The mid-section does sustain something like dramatic tension in spite of this hilarity, and partly because of it. The depiction of a reign of reactionary terror brought about by the overzealous Solomon, played by Oldman in a turn reminiscent of his uneven hamming in Bram Stoker’s Dracula (1992), is overdrawn and caricatured, but works sufficiently on a melodramatic level. Julie Christie turns in another of her curiously negligible emeritus performances as Valerie’s grandmother, sniffing out potential werewolves and offsetting Suzette’s pseudo-bourgeois frustration with righteous wisdom for her granddaughter, whilst Hardwicke, furiously proffering red herrings, also tries to keep Grandma as another suspect werewolf. This pays off in another camp gem when she and Seyfried enact an inevitable variation on the “oh, what big teeth you have grandma” scene which might recall to the filthy-minded a G-rated edition of Seyfried’s cougar-seducing antics in Chloe (2010).

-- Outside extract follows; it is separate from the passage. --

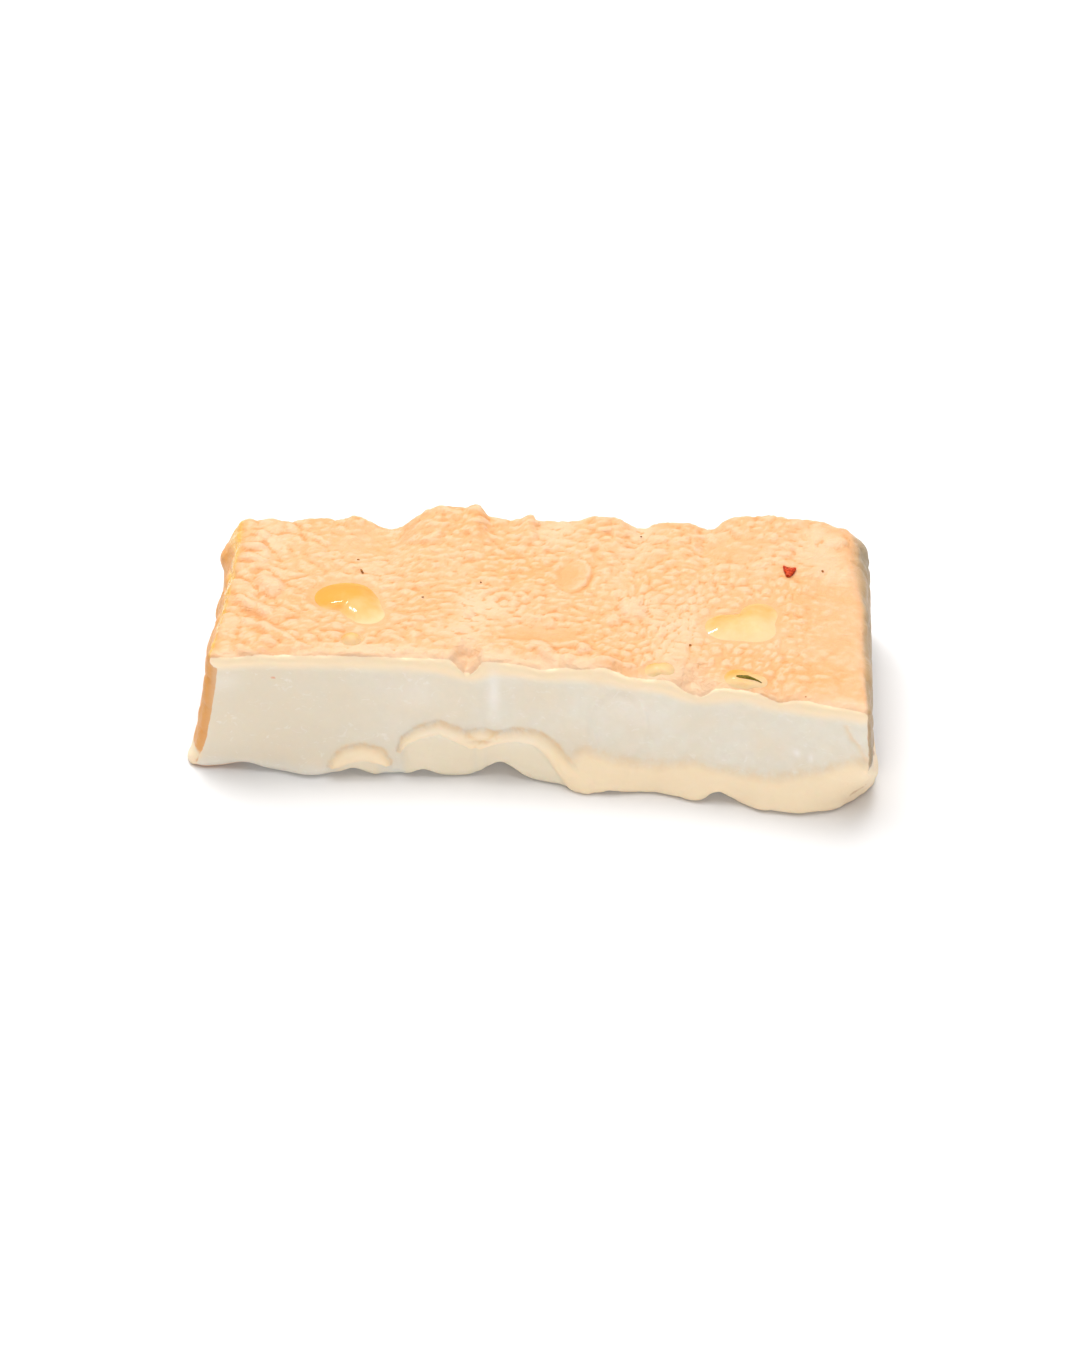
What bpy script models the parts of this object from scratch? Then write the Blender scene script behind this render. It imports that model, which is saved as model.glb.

Billy Burke, so believable as Bella Swan’s flaccid blue-collar father in Twilight for Hardwicke, here again plays a paterfamilias but a rather more wicked one as Valerie’s father Cesaire, revealed in an unsurprising surprise twist to be the werewolf. His desire to pass on his taint to his daughter and run away with her imbues the material with a conscious suggestion of incestuous intent and thus a darker contemporary resonance. But like everything else in the film it’s limply fulfilled as Hardwicke mimics Tim Burton’s infinitely superior Sleepy Hollow (1999) in supernatural shenanigans pertaining to the sanctity of a church, and Solomon comes a cropper by his own puritanical petard. The finale seeks to have its cake and eat it as far as teenybopper longings go in regards to balancing oh-save-me-my-hero fantasies and modern empowerment pizzazz, as Peter, as per the rescuer woodcutter of revisionist versions of the fairy tale, arrives to save Valeria from Cesaire’s predations, and she gives an extra coup-de-grace by stabbing her papa with Solomon’s silver false fingernails, a final touch of dizzying silliness. But Peter is tainted now with the curse and goes off to await the next blood moon when he and Valerie can finally get down to some hot lovin’, doggy-style. By the time the film does actually finish you’ll be begging for a silver bullet to end its misery.